CR: It was great. It was like you were playing a mirror image. Coach Van Gundy came under Pat Riley's tutelage and he built his team with hard-nosed defense, physical play and rebounding. After they beat us, they went on to play for the championship [1999]. That was a great, intense series.

S.C: Not only were you teammates with Shawn Bradley when he came into the league, but later in your career, you played alongside Yao Ming. Having seen Shawn struggle to make his mark in the league, were you skeptical of Yao's chances to succeed?

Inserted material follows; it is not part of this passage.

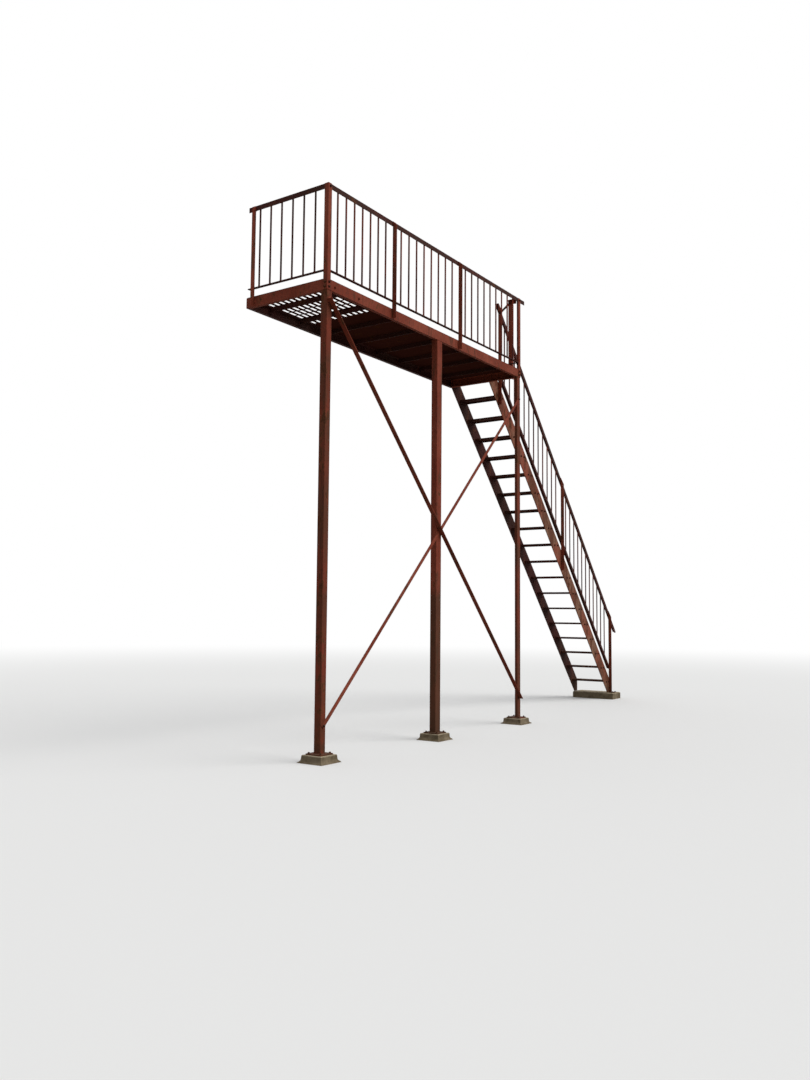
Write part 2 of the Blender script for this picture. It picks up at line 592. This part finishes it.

CR: People have to realize that Shawn came into the league without having played very much basketball. Shawn came into the league off of a two-year Mormon mission so he came in based off of potential, but Yao came into the league having played through the Chinese youth organization and played structured basketball for many years at a high level. He was further along and had a great touch for a guy that size. It was tough for Shawn walking in after a two year mission, but I think for Yao being able to transform from playing from a high level in China to the NBA showed the work he put in.

S.C: Over the course of your career, you and Jim Jackson ended up as teammates on four different teams (Philadelphia, Golden State, Cleveland and Houston). Who was stalking who?

CR: You have to go back when we were in college; we also played together for USA Basketball! It's one of those connections I guess. It just worked out that way that two guys who had a bond and friendship back in college were still able to end up together on some teams in the pros.